Menurut GM Network PT Telkomsel di Regional Bali Nusa Tenggara, Ktut Susila Dharma, antara sekitar Bandara Ngurah Rai dan Kuta sampai Krobokan, rencananya akan ada 36 BTS tanpa menara. Hingga awal Februari sudah terbangun 12 BTS. Di
seluruh kawasan padat yang mengandung masalah dalam perizinan, nantinya akan dibangun BTS yang disamarkan.
BTS seperti yang sudah dibangun di Bali itu, selain ringan juga irit tenaga listrik, hanya sekitar 200 watt. Di sekitar Bandara Ngurah Rai ada dua BTS yang ditempelkan di tiang PLN dan di papan iklan (billboard). Dua BTS ini dibangun karena menara BTS di sekitar jalan ke Uluwatu dekat Bandara ditebang pemerintah Kabupaten Badung.

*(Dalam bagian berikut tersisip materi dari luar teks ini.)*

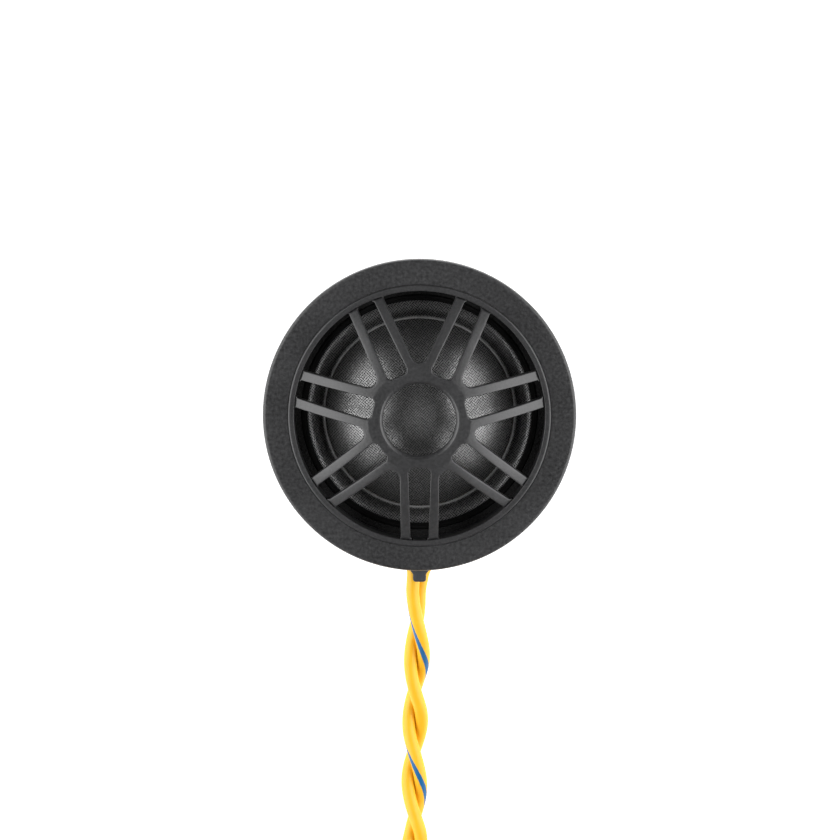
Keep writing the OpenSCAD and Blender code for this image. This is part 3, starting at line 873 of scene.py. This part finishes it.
def make_spoke_pair():
    """One seventh of the grille without its rim: a part of the hub, and two spokes with rounded edges."""
    half = math.pi / PAIRS
    gap, outer, inner = upper_outline()
    edge = gap + outer + inner
    mirrored = [(x, -y) for x, y in edge]
    # From the gap above, round both spokes, to the gap below: the solid lies on the line's right
    line = edge + mirrored[-2::-1]
    steps = 4
    rails = []
    for i in range(steps + 1):
        a = math.pi / 2 * i / steps
        inward, drop = EDGE_R * (1 - math.cos(a)), EDGE_R * (1 - math.sin(a))
        rails.append((offset_line(line, -inward), drop))
    for rail, _ in rails:
        for end, sign in ((0, 1), (-1, -1)):
            r = math.hypot(*rail[end])
            rail[end] = polar(r, sign * half)
    hole_marks = [half - 2 * half * i / 36 for i in range(37)]
    hole_rails = []
    for inward, drop in ((0, HOLE_CHAMFER + 0.03 * MM), (0.02 * MM, HOLE_CHAMFER - 0.02 * MM),
                         (HOLE_CHAMFER - 0.02 * MM, 0.02 * MM), (HOLE_CHAMFER + 0.03 * MM, 0)):
        r = HOLE_R + inward
        hole_rails.append(([polar(r, a) for a in hole_marks], drop))
    rim_line = rails[-1][0]
    hole_line = hole_rails[-1][0]
    spacing = 0.34 * MM
    cut_r = np.linspace(math.hypot(*hole_line[0]), math.hypot(*rim_line[0]), 9)[1:-1]
    cut_up = [polar(r, half) for r in cut_r]
    cut_down = [(x, -y) for x, y in cut_up]
    loop = rim_line + cut_down[::-1] + hole_line[::-1] + cut_up
    border = np.array(loop)
    fill = []
    for r in sorted(list(np.arange(HOLE_R + 0.55 * MM, FINGER_END, spacing)) + [HUB_R]):
        count = max(3, round(2 * half * r / spacing))
        for i in range(1, count):
            a = -half + 2 * half * i / count
            p = polar(r, a)
            if inside(loop, *p) and np.min(np.hypot(*(border - p).T)) > 0.16 * MM:
                fill.append(p)
    points = [Vector(p) / MM for p in loop + fill]
    ring = [(i, (i + 1) % len(loop)) for i in range(len(loop))]
    flat, _, triangles = geometry.delaunay_2d_cdt(points, ring, [], 0, 1e-6)[:3]
    flat = [tuple(p * MM) for p in flat]
    triangles = [t for t in triangles
                 if inside(loop, sum(flat[i][0] for i in t) / 3, sum(flat[i][1] for i in t) / 3)]
    verts, faces = [], []

    def lay(points_2d, height, drop):
        first = len(verts)
        verts.extend((x, y, height(math.hypot(x, y)) + drop) for x, y in points_2d)
        return first

    def strip(first_a, first_b, count):
        faces.extend((first_a + i, first_a + i + 1, first_b + i + 1, first_b + i) for i in range(count - 1))

    tops = []
    for height, sign, hole in ((face_height, -1, hole_rails),
                               (back_height, 1, [(hole_rails[0][0], 0), (hole_line, 0)])):
        start = lay(flat, height, 0)
        faces.extend(tuple(start + i for i in t) for t in triangles)
        for group in (rails, hole):
            rows = [lay(p, height, sign * drop) for p, drop in group]
            for a, b in zip(rows, rows[1:]):
                strip(a, b, len(group[0][0]))
            if sign < 0:
                tops.append(rows[0])
            else:
                strip(tops.pop(0), rows[0], len(group[0][0]))
    return new_object("spoke_pair", verts, faces)


def make_grille():
    """Seven spoke pairs in a ring, joined to the round rim."""
    spokes = ring_of(make_spoke_pair(), PAIRS, -math.pi / 2, GRILLE, 0.004 * MM)
    top = FACE_Z + 0.25 * MM
    profile = rounded([(RIM_OUT_R, SEAT_Z), (RIM_OUT_R, top, 0.28 * MM), (RIM_IN_R, top, 0.14 * MM),
                       (RIM_IN_R, SEAT_Z)], 0.06 * MM, 7)
    combine(spokes, painted(lathe("rim", profile, 256), GRILLE), "UNION")
    spokes.name = "grille_moulding"
    return painted(spokes, GRILLE)


fit(make_grille(), "root", "grille_plastic", "grille")

# ---------------- dome and surround
DOME_R = 13.9 * MM
CLOTH_T = 0.3 * MM
CAP_FLOOR_Z = LAND_Z + 0.1 * MM
DOME_H = dome_high[2] - CAP_FLOOR_Z
DOME_BALL_R = (DOME_R ** 2 + DOME_H ** 2) / (2 * DOME_H)
DOME_BALL_Z = dome_high[2] - DOME_BALL_R
ROLL_HALF = 1.25 * MM
ROLL_DEPTH = 0.9 * MM
ROLL_MID_R = 15.7 * MM
LAND_OUT_R = surround_high[0]


def make_dome():
    """Cloth dome with its glued collar."""
    edge = math.asin(DOME_R / DOME_BALL_R)
    inner_r = DOME_BALL_R - CLOTH_T
    outside = [(DOME_BALL_R * math.sin(edge * t), DOME_BALL_Z + DOME_BALL_R * math.cos(edge * t))
               for t in np.linspace(0, 1, 60)]
    inner_edge = math.asin(min(1, (DOME_R - 0.36 * MM) / inner_r))
    within = [(inner_r * math.sin(inner_edge * t), DOME_BALL_Z + inner_r * math.cos(inner_edge * t))
              for t in np.linspace(1, 0, 40)]
    collar = [(DOME_R, LAND_Z + 0.02 * MM), (DOME_R - 0.14 * MM, LAND_Z + 0.02 * MM)]
    return painted(lathe("dome_cap", outside + collar + within, 192, closed=False), DOME_CLOTH)


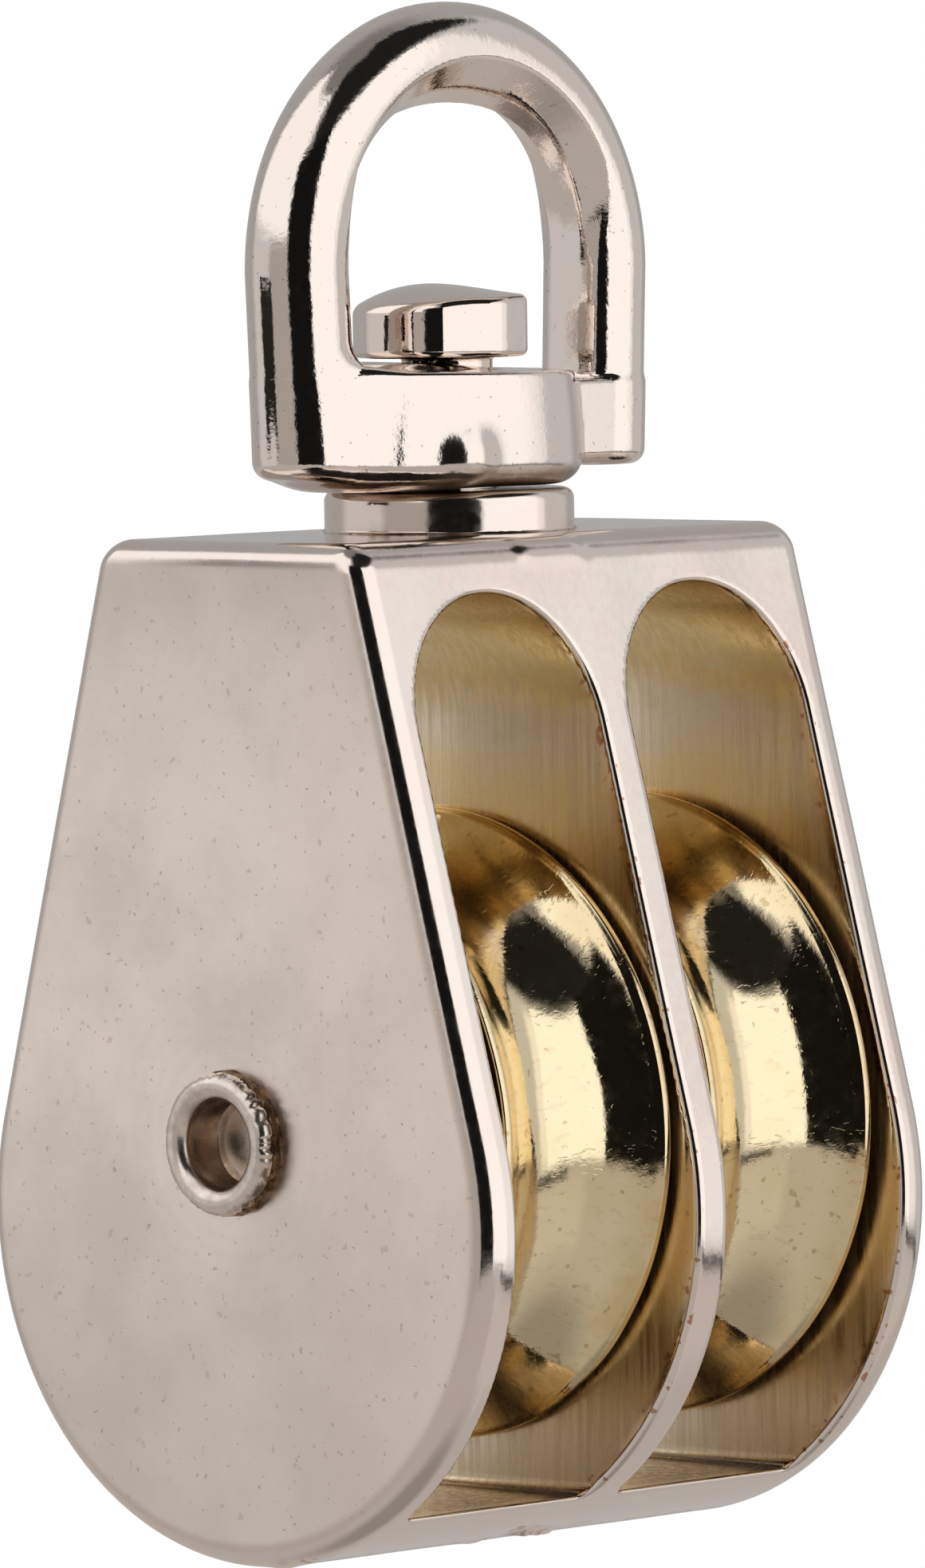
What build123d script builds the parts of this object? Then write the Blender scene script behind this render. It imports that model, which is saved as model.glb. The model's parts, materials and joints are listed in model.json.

Penebangan ini membuat komunikasi terputus (drop call) sepanjang beberapa puluh meter. Maka, solusi paling tepat adalah membangun BTS pico. BTS jenis ini bisa menjangkau radius sampai 200 meter sehingga tidak terjadi lagi drop call di sekitar ujung timur bandara.
Tidak hanya di Bali, Telkomsel juga akan membangun BTS tanpa menara yang ditempelkan di tiang PLN, lampu penerangan jalan, pepohonan, billboard, pintu perlintasan kereta api atau di rambu lalu lintas di seluruh kawasan padat Nusantara. Berbeda dengan BTS konvensional, BTS semacam ini tidak dilengkapi antena piring untuk berhubungan dengan BSC, tapi lewat serat optik ke BTS donor.
Beda dengan shelter konvensional, BTS tanpa menara hanya berukuran 1x1x2 meter yang komplet berisi radio unit, UPS, pendingin udara dan baterai cadangan. BTS yang diciptakan Alcatel-Lucent ini hanya sebesar kotak sabun.
Kata orang, beberapa operator tidak merasa perlu meminta izin ketika membangun BTS dan memasang antena di billboard atau tiang PLN. “Kami tetap meminta izin ke Pemerintah Kabupaten Badung,” kata Ktut Susila Dharma.